■ Exercise goal
Write out, word for word, only the data from its first line to the line containing "if empty is".
#### Information provided ####
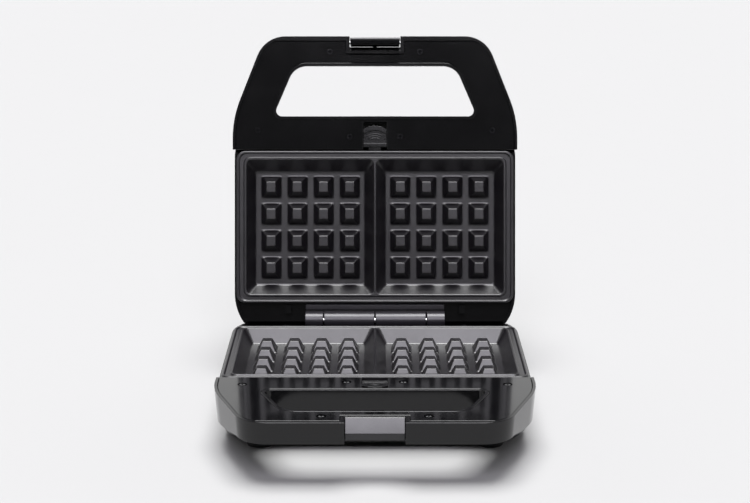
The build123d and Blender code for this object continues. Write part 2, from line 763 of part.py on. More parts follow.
# Thermostat and thermal fuse, in the lid's tray and on its back
with BuildPart() as thermostat:
    with BuildSketch(UPPER.offset(-TRAY_BOTTOM + SHEET + FIT)):
        with Locations((0, 62)):
            Circle(8.5)
            Rectangle(26, 6)
    extrude(amount=1.2)
    with BuildSketch(UPPER.offset(-TRAY_BOTTOM + SHEET + 1)):
        with Locations((0, 62)):
            Circle(8)
    extrude(amount=7.6)
save(thermostat.part, "thermostat")

with BuildPart() as thermal_fuse:
    with BuildSketch(section(UPPER, -52)):
        with Locations((80, -28.2)):
            Circle(2.1)
    extrude(amount=20)
    with BuildSketch(section(UPPER, -62)):
        with Locations((80, -28.2)):
            Circle(0.6)
    extrude(amount=40)
save(thermal_fuse.part, "thermal_fuse")

# Indicator lenses in the lid's outer face, one for power and one for ready
for place, label in ((-9, "power_lens"), (9, "ready_lens")):
    with BuildPart() as lens:
        with BuildSketch(UPPER.offset(-BODY_DEPTH + WALL + 1.2)):
            with Locations((place, 130)):
                Circle(4)
        extrude(amount=-1.15)
        with BuildSketch(UPPER.offset(-BODY_DEPTH + WALL + 0.5)):
            with Locations((place, 130)):
                Circle(2.95)
        extrude(amount=-WALL - 0.3)
    save(lens.part, label)
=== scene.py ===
import json
from math import cos, pi, radians, sin, tan

import bmesh
import bpy
from mathutils import Matrix, Vector


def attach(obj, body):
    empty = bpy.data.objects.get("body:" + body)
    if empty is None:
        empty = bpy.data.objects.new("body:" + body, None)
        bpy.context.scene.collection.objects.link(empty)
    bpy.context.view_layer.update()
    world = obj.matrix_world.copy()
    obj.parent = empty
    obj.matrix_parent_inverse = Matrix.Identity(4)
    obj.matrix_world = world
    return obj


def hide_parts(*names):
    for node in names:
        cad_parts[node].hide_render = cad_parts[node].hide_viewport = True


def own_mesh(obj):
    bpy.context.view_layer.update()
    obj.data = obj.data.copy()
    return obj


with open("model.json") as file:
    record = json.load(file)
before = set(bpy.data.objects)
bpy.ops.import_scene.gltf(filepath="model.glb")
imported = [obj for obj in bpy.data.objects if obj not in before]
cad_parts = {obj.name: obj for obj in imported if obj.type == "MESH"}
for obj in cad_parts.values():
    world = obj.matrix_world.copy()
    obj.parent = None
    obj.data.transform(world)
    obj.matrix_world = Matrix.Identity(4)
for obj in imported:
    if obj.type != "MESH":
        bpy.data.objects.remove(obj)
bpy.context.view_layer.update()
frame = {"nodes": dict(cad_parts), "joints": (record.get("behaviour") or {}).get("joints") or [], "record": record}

MM = 0.001

# ---------------------------------------------------------------- the two halves

hinge = next(j for j in frame["joints"] if j["name"] == "lid_hinge")
HINGE_AT = Vector(hinge["pos_m"])
SWING = radians(hinge["range_deg"][1])


def half_matrix(across, along, out):
    """Half frame to row frame: u across, v from hinge to handle, w out of the plate."""
    turn = Matrix((across, along, out)).transposed().to_4x4()
    return Matrix.Translation(HINGE_AT) @ turn


HALVES = {
    "lower": half_matrix(Vector((-1, 0, 0)), Vector((0, -1, 0)), Vector((0, 0, 1))),
    "upper": half_matrix(
        Vector((1, 0, 0)), Vector((0, -cos(SWING), sin(SWING))), Vector((0, -sin(SWING), -cos(SWING)))
    ),
}
BODY = {"lower": "base", "upper": "lid"}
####
■ Response to this exercise
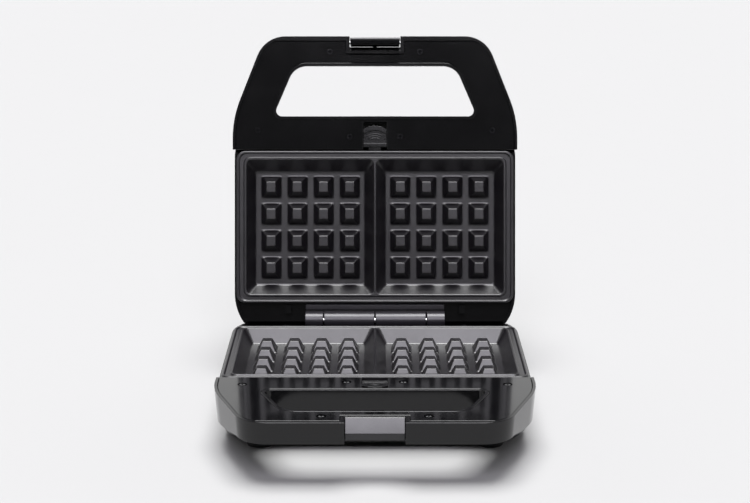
The build123d and Blender code for this object continues. Write part 2, from line 763 of part.py on. More parts follow.
# Thermostat and thermal fuse, in the lid's tray and on its back
with BuildPart() as thermostat:
    with BuildSketch(UPPER.offset(-TRAY_BOTTOM + SHEET + FIT)):
        with Locations((0, 62)):
            Circle(8.5)
            Rectangle(26, 6)
    extrude(amount=1.2)
    with BuildSketch(UPPER.offset(-TRAY_BOTTOM + SHEET + 1)):
        with Locations((0, 62)):
            Circle(8)
    extrude(amount=7.6)
save(thermostat.part, "thermostat")

with BuildPart() as thermal_fuse:
    with BuildSketch(section(UPPER, -52)):
        with Locations((80, -28.2)):
            Circle(2.1)
    extrude(amount=20)
    with BuildSketch(section(UPPER, -62)):
        with Locations((80, -28.2)):
            Circle(0.6)
    extrude(amount=40)
save(thermal_fuse.part, "thermal_fuse")

# Indicator lenses in the lid's outer face, one for power and one for ready
for place, label in ((-9, "power_lens"), (9, "ready_lens")):
    with BuildPart() as lens:
        with BuildSketch(UPPER.offset(-BODY_DEPTH + WALL + 1.2)):
            with Locations((place, 130)):
                Circle(4)
        extrude(amount=-1.15)
        with BuildSketch(UPPER.offset(-BODY_DEPTH + WALL + 0.5)):
            with Locations((place, 130)):
                Circle(2.95)
        extrude(amount=-WALL - 0.3)
    save(lens.part, label)
=== scene.py ===
import json
from math import cos, pi, radians, sin, tan

import bmesh
import bpy
from mathutils import Matrix, Vector


def attach(obj, body):
    empty = bpy.data.objects.get("body:" + body)
    if empty is None:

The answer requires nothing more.